Challenges Facing the Wildlife Capital
Urban Expansion
The biggest challenge is the growth of Nairobi itself. As cities expand, land around protected areas becomes more valuable for housing, roads, industries, and infrastructure. This can reduce open land available for wildlife movement.
Large animals need space. They need feeding areas, breeding areas, water sources, and safe movement routes. If those routes are blocked, wildlife populations may become isolated.
Human-Wildlife Conflict
When wildlife lives near people, conflict can happen. Animals may move close to settlements, roads, or farms. People may fear predators or suffer damage to livestock or property. Conservation must therefore include local communities, not ignore them.
Good planning, education, fencing where necessary, compensation systems, and protected corridors can reduce conflict. Nairobi’s example shows that wildlife conservation near a city is possible, but it requires constant care.
Balancing Tourism and Protection
Tourism brings money and awareness, but too much pressure can harm wildlife. Vehicles, noise, careless behavior, and overcrowding can disturb animals. Responsible tourism is important so that the park remains healthy for future generations. Visitors should follow park rules, avoid feeding animals, keep distance, stay on approved tracks, and respect guides’ instructions.
Practical Tips for Visiting Nairobi National Park
Go Early in the Morning
Wildlife is often more active in the early morning when temperatures are cooler. This is also a good time for photography because the light is softer.
Carry Binoculars and a Camera
The park has open plains, but some animals may be far away. Binoculars help visitors enjoy birds, distant mammals, and smaller details in the landscape.
Do Not Expect Elephants
Nairobi National Park has many famous African animals, but elephants are generally not part of the regular wildlife experience there. KWS notes that the park has four of the Big Five apart from elephants.
Respect Wildlife Space
Even when animals appear calm, they are still wild. Visitors should keep a safe distance, avoid loud noise, and never step out of vehicles unless allowed in designated areas.

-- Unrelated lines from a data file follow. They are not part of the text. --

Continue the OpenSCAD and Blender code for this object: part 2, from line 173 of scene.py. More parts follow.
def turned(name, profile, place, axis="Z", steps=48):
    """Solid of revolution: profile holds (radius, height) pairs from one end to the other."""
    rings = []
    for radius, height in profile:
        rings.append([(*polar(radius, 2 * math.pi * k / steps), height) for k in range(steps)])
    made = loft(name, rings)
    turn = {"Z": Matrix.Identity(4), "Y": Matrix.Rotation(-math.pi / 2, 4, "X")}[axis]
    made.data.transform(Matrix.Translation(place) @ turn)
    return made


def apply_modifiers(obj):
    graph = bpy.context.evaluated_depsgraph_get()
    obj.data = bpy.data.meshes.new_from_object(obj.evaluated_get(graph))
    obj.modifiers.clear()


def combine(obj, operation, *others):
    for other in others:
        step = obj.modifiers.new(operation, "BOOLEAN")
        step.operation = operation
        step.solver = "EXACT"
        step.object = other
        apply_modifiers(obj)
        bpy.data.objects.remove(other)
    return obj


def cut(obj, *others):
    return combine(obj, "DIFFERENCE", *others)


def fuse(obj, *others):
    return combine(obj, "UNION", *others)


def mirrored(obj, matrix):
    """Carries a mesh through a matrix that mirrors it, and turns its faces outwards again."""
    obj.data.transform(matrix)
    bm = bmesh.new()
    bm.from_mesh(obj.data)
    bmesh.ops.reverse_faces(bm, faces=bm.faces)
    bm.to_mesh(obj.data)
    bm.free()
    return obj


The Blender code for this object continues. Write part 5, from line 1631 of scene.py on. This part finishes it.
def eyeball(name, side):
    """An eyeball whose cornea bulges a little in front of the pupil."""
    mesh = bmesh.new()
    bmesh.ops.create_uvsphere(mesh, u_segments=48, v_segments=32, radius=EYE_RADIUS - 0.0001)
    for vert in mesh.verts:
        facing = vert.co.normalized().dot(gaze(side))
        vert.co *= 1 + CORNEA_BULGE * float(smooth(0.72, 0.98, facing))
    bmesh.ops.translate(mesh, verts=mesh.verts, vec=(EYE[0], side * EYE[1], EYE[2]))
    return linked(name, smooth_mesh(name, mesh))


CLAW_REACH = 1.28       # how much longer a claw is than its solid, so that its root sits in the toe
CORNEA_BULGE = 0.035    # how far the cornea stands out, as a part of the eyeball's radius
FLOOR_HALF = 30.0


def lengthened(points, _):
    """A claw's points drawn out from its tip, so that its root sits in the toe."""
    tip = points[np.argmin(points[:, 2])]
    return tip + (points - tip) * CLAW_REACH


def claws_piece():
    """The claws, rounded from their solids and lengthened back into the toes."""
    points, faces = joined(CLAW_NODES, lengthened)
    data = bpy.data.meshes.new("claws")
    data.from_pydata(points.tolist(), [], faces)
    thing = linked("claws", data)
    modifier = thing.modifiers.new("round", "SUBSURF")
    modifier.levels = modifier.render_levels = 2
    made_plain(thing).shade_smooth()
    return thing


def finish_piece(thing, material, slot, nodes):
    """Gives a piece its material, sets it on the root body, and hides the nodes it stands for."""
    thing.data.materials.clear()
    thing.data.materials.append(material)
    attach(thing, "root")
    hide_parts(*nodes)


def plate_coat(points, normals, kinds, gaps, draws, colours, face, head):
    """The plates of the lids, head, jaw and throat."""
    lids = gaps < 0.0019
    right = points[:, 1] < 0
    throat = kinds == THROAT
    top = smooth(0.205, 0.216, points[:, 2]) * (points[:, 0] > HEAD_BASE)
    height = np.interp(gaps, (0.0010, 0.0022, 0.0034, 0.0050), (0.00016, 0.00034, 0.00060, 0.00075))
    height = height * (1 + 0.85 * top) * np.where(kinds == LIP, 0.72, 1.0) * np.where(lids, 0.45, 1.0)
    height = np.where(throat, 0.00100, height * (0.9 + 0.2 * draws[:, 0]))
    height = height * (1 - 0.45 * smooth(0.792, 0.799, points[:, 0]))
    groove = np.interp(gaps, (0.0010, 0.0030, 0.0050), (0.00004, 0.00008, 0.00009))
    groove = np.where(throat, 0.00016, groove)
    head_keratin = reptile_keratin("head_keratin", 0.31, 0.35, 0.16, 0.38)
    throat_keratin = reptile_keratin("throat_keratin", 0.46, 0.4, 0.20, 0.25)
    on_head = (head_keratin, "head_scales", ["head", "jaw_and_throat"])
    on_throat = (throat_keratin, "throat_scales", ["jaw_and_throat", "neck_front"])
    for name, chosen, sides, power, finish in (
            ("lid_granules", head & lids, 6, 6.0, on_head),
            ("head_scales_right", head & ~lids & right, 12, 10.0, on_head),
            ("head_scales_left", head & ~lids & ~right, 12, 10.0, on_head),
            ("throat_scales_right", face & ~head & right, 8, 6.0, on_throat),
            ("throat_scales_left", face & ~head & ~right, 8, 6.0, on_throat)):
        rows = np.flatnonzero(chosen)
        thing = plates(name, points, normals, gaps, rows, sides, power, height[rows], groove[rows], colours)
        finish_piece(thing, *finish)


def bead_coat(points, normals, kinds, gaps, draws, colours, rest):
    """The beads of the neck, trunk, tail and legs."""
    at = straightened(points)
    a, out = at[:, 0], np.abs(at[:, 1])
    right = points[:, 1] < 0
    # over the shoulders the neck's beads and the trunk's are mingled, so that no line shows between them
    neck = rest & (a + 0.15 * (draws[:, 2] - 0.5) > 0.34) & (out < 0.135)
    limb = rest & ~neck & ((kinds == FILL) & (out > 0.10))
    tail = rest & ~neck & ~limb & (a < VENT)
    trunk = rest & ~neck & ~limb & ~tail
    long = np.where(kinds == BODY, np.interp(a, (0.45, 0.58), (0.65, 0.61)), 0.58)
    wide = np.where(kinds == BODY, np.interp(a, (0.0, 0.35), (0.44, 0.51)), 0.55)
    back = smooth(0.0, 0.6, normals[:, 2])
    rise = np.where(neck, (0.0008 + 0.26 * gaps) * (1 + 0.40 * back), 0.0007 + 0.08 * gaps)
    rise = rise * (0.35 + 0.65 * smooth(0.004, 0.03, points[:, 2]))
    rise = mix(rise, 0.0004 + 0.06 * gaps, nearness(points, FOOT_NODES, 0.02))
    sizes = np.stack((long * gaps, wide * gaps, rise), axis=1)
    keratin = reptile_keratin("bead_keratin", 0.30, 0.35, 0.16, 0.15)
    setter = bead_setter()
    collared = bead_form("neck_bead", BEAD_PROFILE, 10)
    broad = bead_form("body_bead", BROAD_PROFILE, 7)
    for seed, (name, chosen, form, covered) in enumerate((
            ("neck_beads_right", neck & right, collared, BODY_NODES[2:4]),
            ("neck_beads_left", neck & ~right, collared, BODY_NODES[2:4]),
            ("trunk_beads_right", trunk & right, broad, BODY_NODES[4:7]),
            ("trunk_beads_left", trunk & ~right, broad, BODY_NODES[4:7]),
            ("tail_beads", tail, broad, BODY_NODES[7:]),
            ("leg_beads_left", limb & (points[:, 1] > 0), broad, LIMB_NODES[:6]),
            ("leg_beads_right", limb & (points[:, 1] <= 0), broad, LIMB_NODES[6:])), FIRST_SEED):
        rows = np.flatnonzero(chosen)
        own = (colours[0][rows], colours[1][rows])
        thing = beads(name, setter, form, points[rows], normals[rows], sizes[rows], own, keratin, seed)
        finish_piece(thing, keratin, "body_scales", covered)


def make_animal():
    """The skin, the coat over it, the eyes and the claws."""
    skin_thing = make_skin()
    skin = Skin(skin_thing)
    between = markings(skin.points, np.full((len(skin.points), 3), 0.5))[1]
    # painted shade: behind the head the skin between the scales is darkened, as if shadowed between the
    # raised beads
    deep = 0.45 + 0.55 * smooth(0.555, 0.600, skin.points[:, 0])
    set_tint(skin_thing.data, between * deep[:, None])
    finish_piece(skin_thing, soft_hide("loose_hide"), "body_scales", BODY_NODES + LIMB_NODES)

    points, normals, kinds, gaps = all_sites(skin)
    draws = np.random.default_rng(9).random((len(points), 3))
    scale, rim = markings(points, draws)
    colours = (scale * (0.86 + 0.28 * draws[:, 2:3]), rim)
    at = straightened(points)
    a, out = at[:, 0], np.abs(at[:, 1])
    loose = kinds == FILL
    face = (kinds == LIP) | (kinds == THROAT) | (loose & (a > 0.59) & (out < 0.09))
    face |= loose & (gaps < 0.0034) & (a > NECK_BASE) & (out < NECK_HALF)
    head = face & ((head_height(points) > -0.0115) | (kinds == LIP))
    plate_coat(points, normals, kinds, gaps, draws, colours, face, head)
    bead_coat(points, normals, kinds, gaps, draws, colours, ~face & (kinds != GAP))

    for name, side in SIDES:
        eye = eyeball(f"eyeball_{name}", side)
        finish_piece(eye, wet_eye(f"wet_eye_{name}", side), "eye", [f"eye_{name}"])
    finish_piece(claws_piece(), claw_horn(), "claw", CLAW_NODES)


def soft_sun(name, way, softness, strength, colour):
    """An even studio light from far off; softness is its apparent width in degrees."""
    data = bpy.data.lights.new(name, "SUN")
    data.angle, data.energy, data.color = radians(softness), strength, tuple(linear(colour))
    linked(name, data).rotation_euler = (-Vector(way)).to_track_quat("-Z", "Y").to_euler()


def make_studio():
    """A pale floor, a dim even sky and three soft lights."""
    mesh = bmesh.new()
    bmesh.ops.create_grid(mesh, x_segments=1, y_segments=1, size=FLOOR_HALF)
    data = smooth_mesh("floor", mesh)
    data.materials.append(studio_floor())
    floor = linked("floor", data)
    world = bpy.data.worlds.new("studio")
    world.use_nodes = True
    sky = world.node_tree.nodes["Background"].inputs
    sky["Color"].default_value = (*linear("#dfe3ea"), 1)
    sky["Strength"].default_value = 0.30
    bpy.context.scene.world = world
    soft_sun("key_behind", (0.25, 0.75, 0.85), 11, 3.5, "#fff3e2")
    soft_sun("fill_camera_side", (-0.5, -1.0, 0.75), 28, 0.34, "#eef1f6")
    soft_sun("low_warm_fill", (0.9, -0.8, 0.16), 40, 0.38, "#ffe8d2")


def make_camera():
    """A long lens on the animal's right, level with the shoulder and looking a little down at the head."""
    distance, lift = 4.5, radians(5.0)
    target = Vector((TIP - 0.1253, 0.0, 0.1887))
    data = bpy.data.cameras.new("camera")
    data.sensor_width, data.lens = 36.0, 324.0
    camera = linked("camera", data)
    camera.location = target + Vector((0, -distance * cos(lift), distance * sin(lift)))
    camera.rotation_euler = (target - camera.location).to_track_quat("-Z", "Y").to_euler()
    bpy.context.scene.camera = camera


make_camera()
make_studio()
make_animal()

Combine the Park With Other Conservation Sites
A Nairobi trip can also include nearby conservation-focused attractions, cultural sites, and museums. This helps visitors understand both wildlife and the broader story of Kenya.
Key Takeaways
The place known as the Wildlife Capital of the World is Nairobi, Kenya.
Nairobi earned this reputation mainly because of Nairobi National Park, a real wildlife park located close to the city center.
Nairobi National Park covers 117 square kilometers and supports about 100 mammal species and more than 400 bird species.
The park is famous for wildlife sightings with Nairobi’s skyline in the background.
It is also an important rhino sanctuary and a major conservation symbol.
Nairobi shows that wildlife conservation can exist near a modern city, but it requires careful planning and protection.
Visitors can enjoy a safari experience without traveling far from the capital.
Conclusion
Nairobi deserves the title Wildlife Capital of the World because it offers a rare meeting point between city life and wild nature. Few places allow people to move from traffic, offices, and hotels to open savanna and large mammals in such a short time.
The city’s identity is shaped by this contrast. Nairobi is not only Kenya’s political and economic capital; it is also a gateway to the country’s wildlife heritage. Nairobi National Park gives residents and visitors a chance to see why conservation matters, not as a distant idea, but as something living right beside the city.
The title also carries responsibility. To remain the Wildlife Capital of the World, Nairobi must continue protecting its park, wildlife corridors, and natural ecosystems. If managed wisely, the city can remain one of the world’s best examples of how urban growth and wildlife conservation can exist together.